El fanatismo es una lacra social difícilmente erradicable. Por él se mata, se asesina, se tortura, se miente, se engaña, se distorsiona, etc, etc. En los campos político y religioso es en donde se puede apreciar con toda virulencia.
El fanatismo, según nuestra opinión, es fruto de la ignorancia y acarrea la intolerancia y el dogmatismo. Así, cuando el fanático expone su razones y argumentos y se le demuestra que está equivocado, automáticamente no admite la más mínima crítica y, por supuesto, huye de cualquier tipo de confrontación dialéctica: sigue en sus trece manteniendo su “coherencia” ( “mantengo mi coherencia”, decía un pedante marxista infumable), encerrándose en su ceguera, que no sabemos si es voluntaria o irracional.

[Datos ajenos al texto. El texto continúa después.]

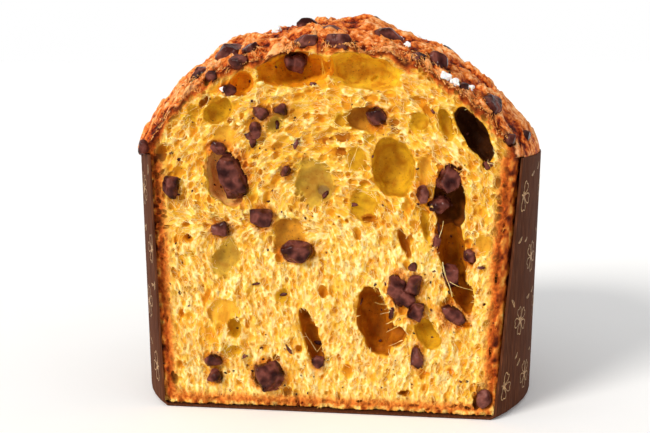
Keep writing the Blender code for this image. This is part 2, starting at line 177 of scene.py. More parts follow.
# Photograph's camera: angles in degrees, distances in millimetres
CAMERA_AZIMUTH = 7.5
CAMERA_ELEVATION = 8.8
CAMERA_DISTANCE = 465.0
CAMERA_AIM_RIGHT = -6.85
CAMERA_AIM_UP = 73.9
CAMERA_LENS = 57.6
SUN_FROM = (-0.56, -0.66, 0.52)
SUN_STRENGTH = 2.5
SUN_ANGLE = 20.0
FLOOR_HALF_METRES = 20.0
FLOOR_GAP = 0.2


# Shapes worked out as fields of numbers

NOISE_CELLS = 32


def value_noise(x, y, z, size, seed):
    """Smooth noise from -1 to 1 whose lumps are about the given size."""
    table = np.random.default_rng(seed).uniform(-1, 1, (NOISE_CELLS,) * 3).astype(np.float32)
    cells = []
    for value in (x, y, z):
        value = np.asarray(value, dtype=np.float32) / size
        low = np.floor(value).astype(np.int32)
        part = value - low
        cells.append((low % NOISE_CELLS, (low + 1) % NOISE_CELLS, part * part * (3 - 2 * part)))
    (x0, x1, fx), (y0, y1, fy), (z0, z1, fz) = cells

    def layer(k):
        front = table[x0, y0, k] + (table[x1, y0, k] - table[x0, y0, k]) * fx
        back = table[x0, y1, k] + (table[x1, y1, k] - table[x0, y1, k]) * fx
        return front + (back - front) * fy

    low = layer(z0)
    return low + (layer(z1) - low) * fz


def fade(value, start, end):
    """0 before start and 1 after end, with a smooth way between."""
    t = np.clip((np.asarray(value) - start) / (end - start), 0, 1)
    return t * t * (3 - 2 * t)


def cut_y(z):
    return -(CUT_OFFSET - CUT_LEAN * z)


def wall_radius(z):
    return BASE_RADIUS + (RIM_RADIUS - BASE_RADIUS) * z / RIM_HEIGHT


def baked_noise(x, y):
    """The part's own broad crags, read every 3 mm and blended between."""
    rough_x = np.arange(-93, 96, 3.0)
    rough_y = np.arange(-57, 93, 3.0)
    rough = np.array([[noise.noise(Vector((a, b, 0)) / CRAG_SIZE) for b in rough_y] for a in rough_x])
    u = np.clip((x - rough_x[0]) / 3.0, 0, len(rough_x) - 1.001)
    v = np.clip((y - rough_y[0]) / 3.0, 0, len(rough_y) - 1.001)
    i, j = u.astype(int), v.astype(int)
    u, v = u - i, v - j
    near = rough[i, j] * (1 - u) + rough[i + 1, j] * u
    far = rough[i, j + 1] * (1 - u) + rough[i + 1, j + 1] * u
    return near * (1 - v) + far * v


def dome_height(x, y):
    """The part's dome, without the fine crags."""
    reach = np.minimum(np.hypot(x - DOME_CENTRE_X, y) / DOME_RADIUS, 1.0)
    crest_y = CREST_BACK * (1.0 - reach ** 4)
    spread = np.minimum(np.hypot(x - DOME_CENTRE_X, y - crest_y) / DOME_RADIUS, 1.0)
    height = DOME_FOOT + DOME_RISE * (1.0 - spread ** DOME_FULLNESS) ** DOME_ROUNDING
    relief = CRAG_HEIGHT * baked_noise(x, y)
    for hump_x, hump_y, rise, width in HUMPS:
        relief = relief + rise * np.exp(-((x - hump_x) ** 2 + (y - hump_y) ** 2) / width ** 2)
    return height + relief * (1.0 - reach ** 6)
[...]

El fanático, como no tiene argumentos racionales, no puede convencer. Lo que hace es imponer, recurriendo a todo lo recurrible: desde el risible y pueril “más claro, el agua”, que decía el citado pedante marxista, hasta el empleo de la fuerza, cuando el fanatismo llega a las masas, a las que se hará ver las cosas de forma dual y maniquea, y se hará ver también a las personas como buenas o malas, amigas o enemigas y fieles o traidoras. Una vez inculcado esto, se lanzan a las masas como turbinas para que cumplan el manual del “agit-prop”. Los resultados ya los sabemos.
Este fanatismo en realidad es un simplismo. Pongamos un ejemplo. Como es de sobra sabido, la izquierda siempre ha sido antisionista y antiamericana, aunque Carlos Marx haya sido judío. De ahí surge la imagen del capitalista: un señor gordo fumando un puro y con chistera o bombín con la bandera de EE.UU., o un judío desconfiado y receloso al que se le presenta contando monedas una a una. Este es el dogma del fanático de izquierdas: tiene que ser antisionista y antiamericano.
Ya lo decía Voltaire: “Cuando el fanático ha gangrenado el cerebro, la enfermedad es incurable”.